Renault’s Robert Kubica told ESPN, “If the wings move a lot we will see the cars overtake in a straight line and I don’t think there is a lot of excitement to see that.”

The wing has some heavyweight supporters, including McLaren Team Principal Martin Whitmarsh and McLaren engineering director Paddy Lowe.

“I think it will be quite exciting,” Lowe told Formula1.com. “We are going to have to see and explore [its effects] throughout the season.”

Too Many Buttons

Along with the wing, F1 will see the reintroduction of Kinetic Energy Recovery Systems (KERS), which uses the energy of braking to provide brief bursts of extra accelerations.

Ferrari drivers Fernando Alonso and Felipe Massa said that with so many buttons to push—the rear wing, KERS—on top of driving at maximum speed, drivers might be a bit overwhelmed.

“Without realizing it, we’re losing the focus on driving,” SpeedTV.com reported Alonso as saying. “The cars become tougher to drive when you have to make all these changes from one turn to the next.”

“We have so many things to do on the steering wheel but we still need to drive the car,” Massa said. We can do it, but from a driver’s point of view it’s not fantastic. On every [turn] there are three or four buttons to press. It’s definitely a little too much.”

KERS Neutralizes Wing?

Even wing supporter Martin Whitmarsh admitted that the combination of the wing and KERS might counteract each other—the trailing driver would move the wing for a burst of speed, while the leading driver would use KERS to stay ahead.

“You are potentially going to have a stalled wing attack fought off with a KERS defense in some instances,” Whitmarsh told Autosport. “Or, you will have an attack that is a combination of KERS plus stalled rear wing.
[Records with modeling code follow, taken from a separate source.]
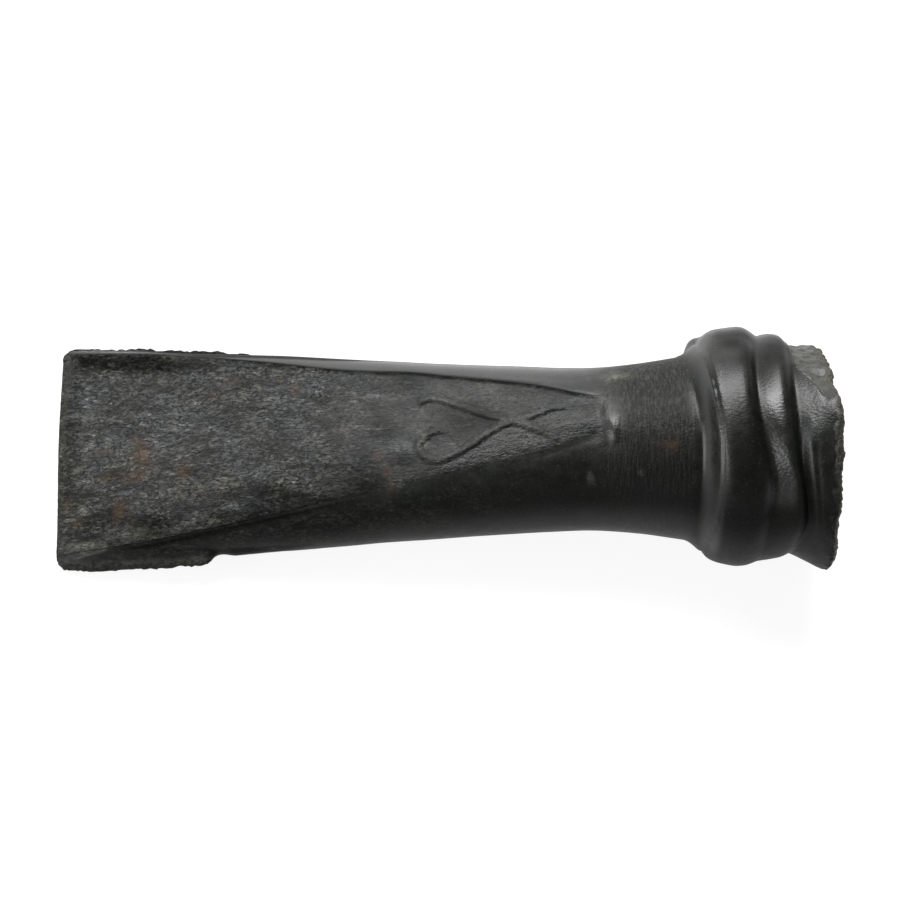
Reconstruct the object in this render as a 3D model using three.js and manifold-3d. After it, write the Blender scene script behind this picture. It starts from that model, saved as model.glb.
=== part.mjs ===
// A bronze currency axe head, as it came from the mould, with its clay casting core left in the socket.
//
// The head is one casting: a flat wedge blade whose two broad facets die out on a round neck, a collar of a
// large ring and a small one, and a flared socket lip that was never trimmed. Thin flash stands along the
// mould's parting line and two crossed ribs decorate the front facet.
//
// Lengths are millimetres. The casting is drawn with its axis on X from the cutting edge, its width on Y and
// its thickness on Z, and is then laid down on its back face, resting on the cutting edge and the large ring.

import * as THREE from 'three';
import { mergeVertices } from 'three/addons/utils/BufferGeometryUtils.js';
import Module from 'manifold-3d';

const wasm = await Module();
wasm.setup();

// Lengths along the axis

const bodyLength = 96.2; // from the cutting edge to the foot of the collar
const filletLength = 2.7; // the neck sweeping up to the crease of the large ring
const ringLength = 8.5;
const bandLength = 4;
const lipLength = 6.3;
const roundNeckLength = 12.9; // between the facets' end and the foot of the collar
const facetRunOut = 0.8; // the short ramp that ends a facet

// Widths and radii

const bladeHalfWidth = 17.3;
const waistRadius = 12.7;
const neckRadius = 14.1;
const ringRadius = 18.1;
const creaseDepth = 2.1; // this and the next three lie below the large ring
const notchDepth = 1.2;
const bandDepth = 0.95;
const shoulderDepth = 2;
const lipFlareHeight = 2.3; // from the shoulder out to the rim

// Thicknesses

const edgeThickness = 1.6; // the cutting edge was left blunt
const edgeRounding = 1.1;
const facetStep = 0.45; // how far a facet lies below the crown where it ends
const dishDepth = 0.35;
const dishLength = 46;
const borderWidth = 1.5; // the raised border left along each side of a dish

// Socket and clay core

const wall = 2.7;
const lipWall = 2.4;
const socketDepth = 66; // from the mouth to the floor
const floorRounding = 1.6;
const coreLength = 19; // of the clay that is left above the socket's floor
const coreClearance = 0.3;
const coreBreak = 2.6; // the height of the clay's broken top

// Casting flash, side loop stub and ribs

const flashThickness = 1.2;
const flashStart = 1.8; // from the cutting edge
const flashLength = 38;
const upperFlashHeight = 0.7;
const lowerFlashHeight = 2;
const stubLength = 5.2;
const stubHeight = 2.6; // above the neck
const stubThickness = 3.6;
const ribsEndGap = 4.7; // from the end of the ribs to the end of the facet
const ribsLength = 23.6;
const ribsHalfHeight = 5.2;
const ribsDrop = 0.9; // the crossed ribs sit a little below the axis
const ribRadius = 0.45;

const overrun = 2; // every cutter passes this far beyond what it cuts

// How finely the round forms are drawn

const bodySegments = 64;
const socketSegments = 40;
const bodyStations = 20;
const ribStations = 30;
const ribSides = 6;
const dishStations = 8;
const stubSides = 12;

// Shapes as shares of the sizes above. Each row is a place along the form and the value there.

const widthShares = [
  [0, 0.98], [0.03, 1], [0.127, 0.96], [0.243, 0.83], [0.386, 0.68],
  [0.565, 0.33], [0.71, 0.11], [0.79, 0], [1, 0],
];
const flareShares = [[0, 0], [0.79, 0], [0.868, 0.02], [0.925, 0.29], [1, 1]];
const flatnessShares = [
  [0, 0.26], [0.03, 0.28], [0.14, 0.42], [0.25, 0.485], [0.345, 0.525], [0.44, 0.585],
  [0.5, 0.655], [0.565, 0.745], [0.625, 0.79], [0.7, 0.853], [0.77, 0.908], [0.82, 0.93],
  [0.86, 0.955], [0.925, 1], [1, 1],
];
const filletShares = [[0, 0], [0.35, 0.1], [0.65, 0.4], [0.85, 0.72], [1, 1]];
const ringRiseShares = [[0, 0], [0.2, 0.46], [0.42, 0.8], [0.65, 1]];
const ringFallShares = [[0.65, 1], [0.83, 0.78], [1, 0]];
const bandShares = [[0, 0], [0.2, 0.8], [0.45, 1], [0.7, 0.7]];
const lipFlareShares = [[0, 0], [0.25, 0.28], [0.5, 0.6], [0.8, 0.95], [1, 1]];
const socketWidthShares = [[0, 0.62], [0.1, 0.7], [0.3, 0.8], [0.6, 0.92], [1, 1]];
const socketHeightShares = [[0, 0.84], [0.3, 0.95], [0.6, 1], [1, 1]];
const socketStationShares = [0.2, 0.35, 0.5, 0.7, 0.85];
const coreStationShares = [0.35, 0.65, 1];

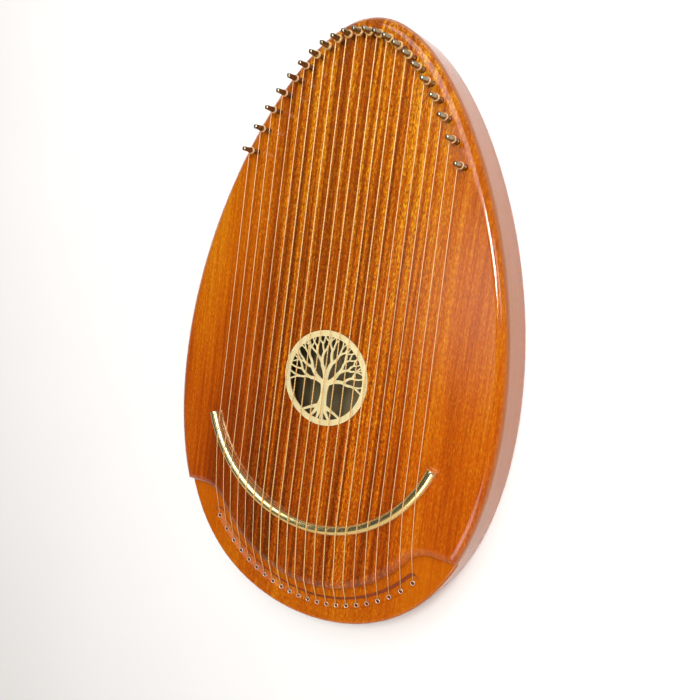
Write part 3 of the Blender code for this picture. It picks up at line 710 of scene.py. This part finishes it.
def stroke(points, widths):
    """The outline of a flat limb along a path, as wide at each point as its width says."""
    left = []
    right = []
    for index, (point, width) in enumerate(zip(points, widths)):
        before = points[max(index - 1, 0)]
        after = points[min(index + 1, len(points) - 1)]
        along = (after - before).normalized()
        across = Vector((-along.y, along.x)) * width / 2
        left.append(point + across)
        right.append(point - across)
    return right + left[::-1]


def bent_stroke(start, middle, end, widths, steps=8):
    """A limb through three points, drawn as one smooth bend."""
    points = []
    sizes = []
    for step in range(steps + 1):
        t = step / steps
        points.append(start * (1 - t) * (1 - 2 * t) + middle * 4 * t * (1 - t) + end * t * (2 * t - 1))
        sizes.append(widths[0] * (1 - t) * (1 - 2 * t) + widths[1] * 4 * t * (1 - t)
                     + widths[2] * t * (2 * t - 1))
    return stroke(points, sizes)


def to_ring(start, angle):
    """Where a line from inside the ring, at a heading, meets the ring."""
    reach = ROSE_RADIUS - ROSE_RING_WIDTH * 0.5
    way = heading(angle)
    along = start.dot(way)
    return start + way * (math.sqrt(along ** 2 - start.length_squared + reach ** 2) - along)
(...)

“I don’t think you can predict it. We have just got to make sure we find a way to use it sensibly.”

Overtaking Obsession

McLaren’s Martin Whitmarsh questions whether overtaking is really important in any case.

“It is very fashionable to say that what we need in F1 is more overtaking,” he told Autosport. “I don’t think overtaking is an important as some people think it is. It has become a bit of an obsession. I think what people want is uncertainty of outcome.”

Overtaking itself might not be the mark of an exciting race. But the possibility of overtaking does create the tension which keeps fans watching a race. If viewers know that the leader cannot be passed, then racing becomes no more exciting than watching traffic on the freeway.

On the other hand, if overtaking is no more than pushing a button at the right time, overtaking loses some of its meaning. In a NASCAR restrictor-plate race, the lead changes every two laps but only the last lap counts. The other passes don’t count for much in the eyes of some fans.

The adjustable wing might improve the racing, but to many it seems like a gimmick, a way to ignore the more serious problems of how to race modern cars on older tracks, or how to build modern tracks where a driver can use skill and courage and car control.

Modern cars, with powerful brakes, two tons of downforce, and huge wakes, have fundamentally changed racing. Gimmicks might create interest for a season or two, but sooner or later F1 needs to reevaluate the sport from the ground up.